*WRITTEN PROBLEM*: Quote every line of the material beneath this one.

BEGIN DATA SUPPLIED

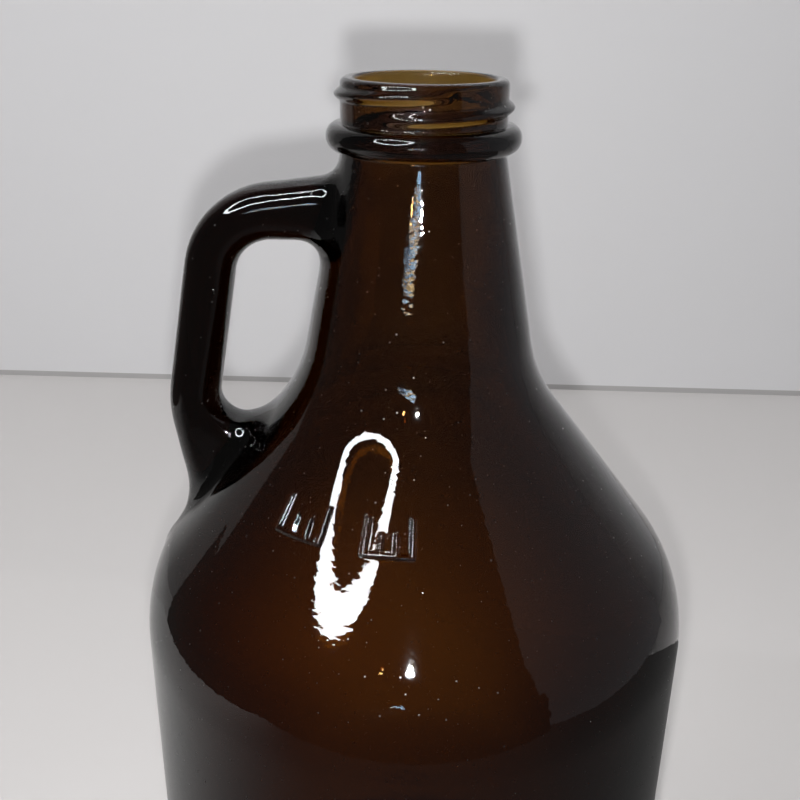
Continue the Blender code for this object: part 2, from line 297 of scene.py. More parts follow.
def thread_rise(degrees, depth):
    """Height of the screw thread's ridge above the finish's plain wall."""
    rise = np.zeros_like(depth)
    first, last = THREAD_DEGREES
    for turn in (0.0, -360.0):
        along = degrees + turn
        centre = THREAD_DEPTH_AT_LEFT + PITCH * (-180.0 - along) / 360.0
        across = np.clip((depth - centre) / THREAD_HALF_WIDTH, -1.0, 1.0)
        ridge = (0.5 + 0.5 * np.cos(math.pi * across)) ** 0.75
        ends = ease((along - first) / THREAD_RUN_OUT) * ease((last - along) / THREAD_RUN_OUT)
        rise = np.maximum(rise, THREAD_RISE * ridge * ends)
    return rise


def mark_strokes():
    """The level mark as strokes, in millimetres along and down the shoulder: two short level
    lines with ruler ticks, the first and the last tick of each the long ones."""
    strokes = []
    last = MARK_TICKS - 1
    for start, spacing in MARK_SCALES:
        strokes.append(((start, MARK_BASE_LINE), (start + last * spacing, MARK_BASE_LINE)))
        for tick in range(MARK_TICKS):
            along = start + tick * spacing
            reach = LONG_TICK if tick in (0, last) else SHORT_TICK
            strokes.append(((along, MARK_BASE_LINE), (along, MARK_BASE_LINE - reach)))
    return strokes


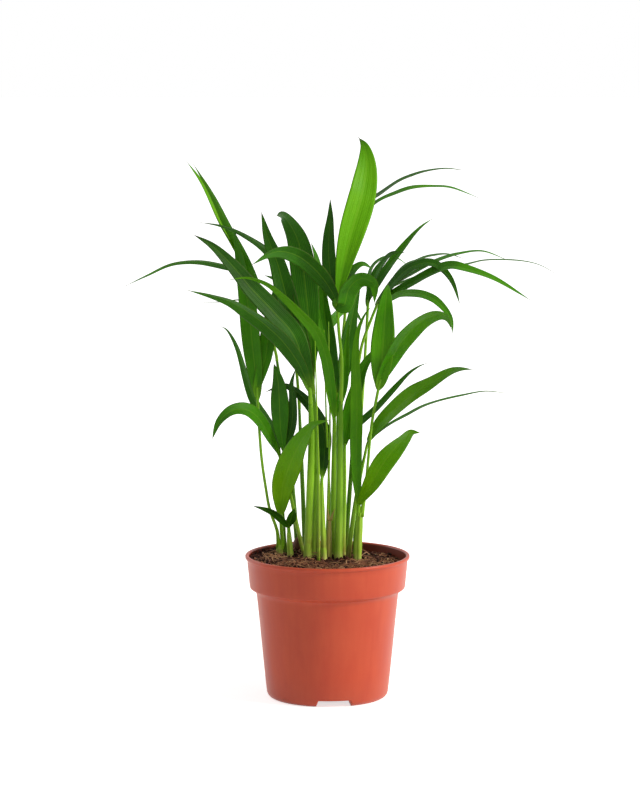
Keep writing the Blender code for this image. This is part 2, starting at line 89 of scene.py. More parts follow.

END DATA SUPPLIED

*OUTPUT OF THE TASK*:
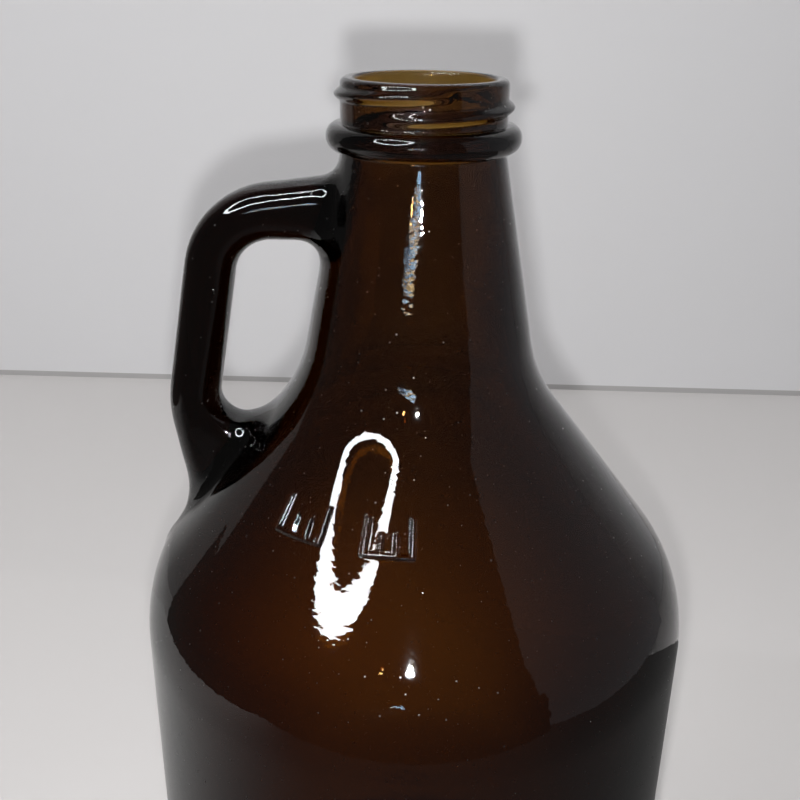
Continue the Blender code for this object: part 2, from line 297 of scene.py. More parts follow.
def thread_rise(degrees, depth):
    """Height of the screw thread's ridge above the finish's plain wall."""
    rise = np.zeros_like(depth)
    first, last = THREAD_DEGREES
    for turn in (0.0, -360.0):
        along = degrees + turn
        centre = THREAD_DEPTH_AT_LEFT + PITCH * (-180.0 - along) / 360.0
        across = np.clip((depth - centre) / THREAD_HALF_WIDTH, -1.0, 1.0)
        ridge = (0.5 + 0.5 * np.cos(math.pi * across)) ** 0.75
        ends = ease((along - first) / THREAD_RUN_OUT) * ease((last - along) / THREAD_RUN_OUT)
        rise = np.maximum(rise, THREAD_RISE * ridge * ends)
    return rise


def mark_strokes():
    """The level mark as strokes, in millimetres along and down the shoulder: two short level
    lines with ruler ticks, the first and the last tick of each the long ones."""
    strokes = []
    last = MARK_TICKS - 1
    for start, spacing in MARK_SCALES:
        strokes.append(((start, MARK_BASE_LINE), (start + last * spacing, MARK_BASE_LINE)))
        for tick in range(MARK_TICKS):
            along = start + tick * spacing
            reach = LONG_TICK if tick in (0, last) else SHORT_TICK
            strokes.append(((along, MARK_BASE_LINE), (along, MARK_BASE_LINE - reach)))
    return strokes


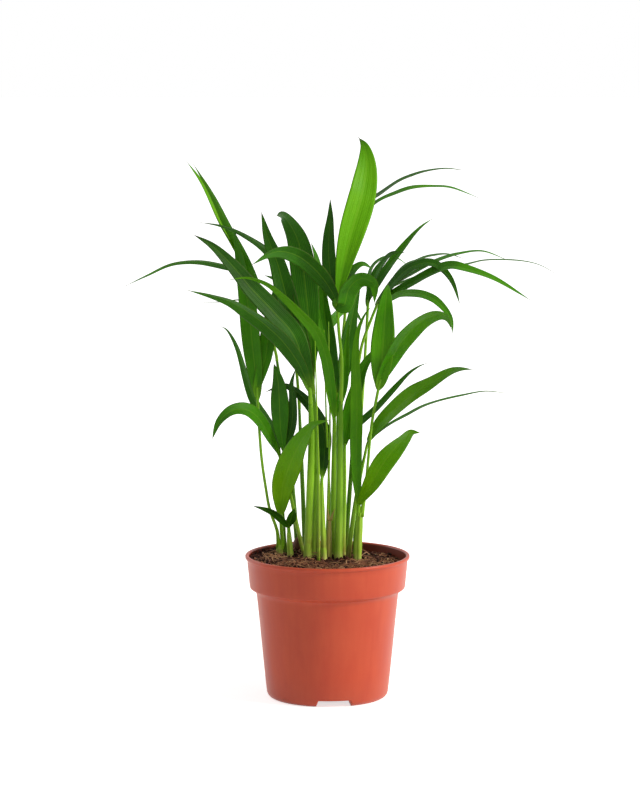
Keep writing the Blender code for this image. This is part 2, starting at line 89 of scene.py. More parts follow.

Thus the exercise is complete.